[caption caption="sumber fhoto/even my diary"][/caption]
Dear Diary….
Hari ini, genap lima tahun aku dan isterku tinggal dinegeri orang. Harapan untuk mendulang kesuksesan dirantau orang, ternyata harapan yang semu belaka. Bagaikan sebuah fatamorgana, yang hanya membuat kami sadar hanya untuk kecewa.
Pada awalnya aku menentang keiinginan istriku, untuk mencari kehidupan dinegeri orang. Waktu itu ia berkata kalau kita ingin sukses, maka berusahalah dikampung orang. Kemudian dia menyisipkan sebuah Hadist Rasulullah Muhammad SAW, “Jika kamu tak bisa hidup tempat kamu sekarang, maka hijrahlah kamu, carilah kehidupan yang baru ditempat yang lain”, begitu kira kira isteriku berkata untuk mendukung niatnya pindah keluar kota dari kampung halaman kami.
Memang kuakui, apa yang dikatakan oleh ibu dari anak anakku itu, karena dikala itu kehidupan dikota kami tinggal, sangatlah sulit. Prekonomian masyarakatnya sangat rendah. Lapangan kerja sangat minim. Untuk membuka home industry modal tak punya, lagi pula keuangan masyarakat yang nantinya menjadi konsumen dari hasil home industry itu lagi seret. Hal itu terjadi setelah penyeludupan barang barang bekas dari luar negeri ditutup total dikota tempat kami tinggal. Tapi walaupun demikian aku tetap menentang pendapat isteriku itu. Aku berprinsif “ lebih baik hujan batu nenegeri sendiri, dari pada hujan emas dinegeri orang”.
Pertengkaran kecil diantara kamipun terjadi. Bukanlah aku memuji diri, memang sudah menjadi sipatku, jika aku malas untuk bertengkar dengan siapa saja, terlebih terhadap istri.
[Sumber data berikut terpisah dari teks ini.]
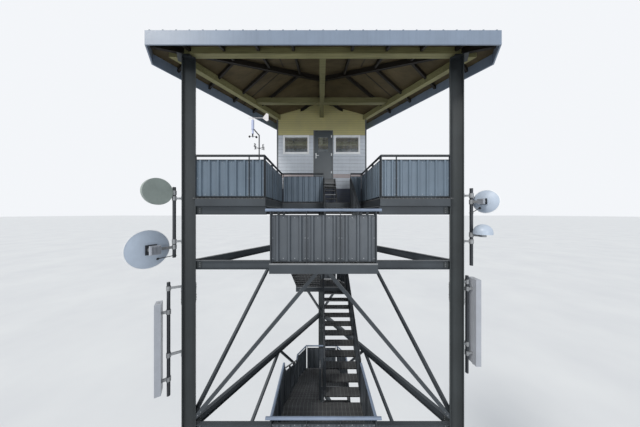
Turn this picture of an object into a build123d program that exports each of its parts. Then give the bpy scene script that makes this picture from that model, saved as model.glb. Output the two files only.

Maka mau tak mau aku harus mengalah, untuk mengikutkan keiinginannya mendulang kesuksesan dinegeri orang. Kami berduapun berangkat merantau kesalah satu kota di Profinsi Riau. Anak kami yang hanya dua orang, sudah bekerja dan sudah berkeluarga, kami percayakan untuk mengurus rumah yang kami tinggalkan.
Dikota yang baru ini kami mengontrak rumah, kemudian membuka usaha jajanan malam secara kecil kecilan diemperan toko. Untuk tempat jualan diemperan took itu kami juga harus membayar uang lampunya. Buka jam empat sore, tutup jam dua belas malam, terkadang tergantung pula kepada pengunjung yang datang ketempat usaha kami, bisa saja kami tutup sampai jam dua malam, malah lebihpun dari jam segitu. Karena mana mungkin kami menutup dagangan kami sementara pembeli masih lagi enak enaknya bercerita dengan teman teman mereka.
Dalam menjalankan usaha kecil kecilan ini, kami tidak memakai kariyawan, karena kami melihat pembeli yang datang ketempat jualan kami hanya terbatas. Buat apa menggaji kariyawan, jika untuk mengerjakannya kami berduapun mampu. Karena yang kami jual hanya nasi goreng, mie goreng/rebus, Indomie goreng/rebus ditambah dengan minuman. Seperti kopi, teh manis, panas dan dingin serta beberapa jenis minuman lainnya yang tidak memakai alcohol.
Hanya pada hari hari tertentu saja tempat jualan jajanan malam kami memang ramai dikunjungi oleh pembeli, dan pada saat saat seperti itulah kami berdua sibuk untuk melayaninya. Memang betullah kata pribahasa bahwa “Pembeli itu adalah raja” dan itu dapat kami rasakan sendiri. Dari sekian banyak pembeli, banyak pulalah tingkahnya, terkadang membuat kami kesal atas tingkah pembeli yang datang ketempat jualan kami.
Ada pembeli yang mau dilayani seperti raja. Jangan terlambat membuatkan pesanannya wajahnyapun berobah masam, dan suaranyapun meninggi emosi. Ada juga pembeli yang datang suka membuat peraturannya sendiri, harus inilah, harus itulah, dan semuanya harus dituruti. Belum lagi jika ada pembeli yang minta dibuatkan kopi, kalau airnya kurang panas ia pun merepet sepanjang jalan yang tak berujung.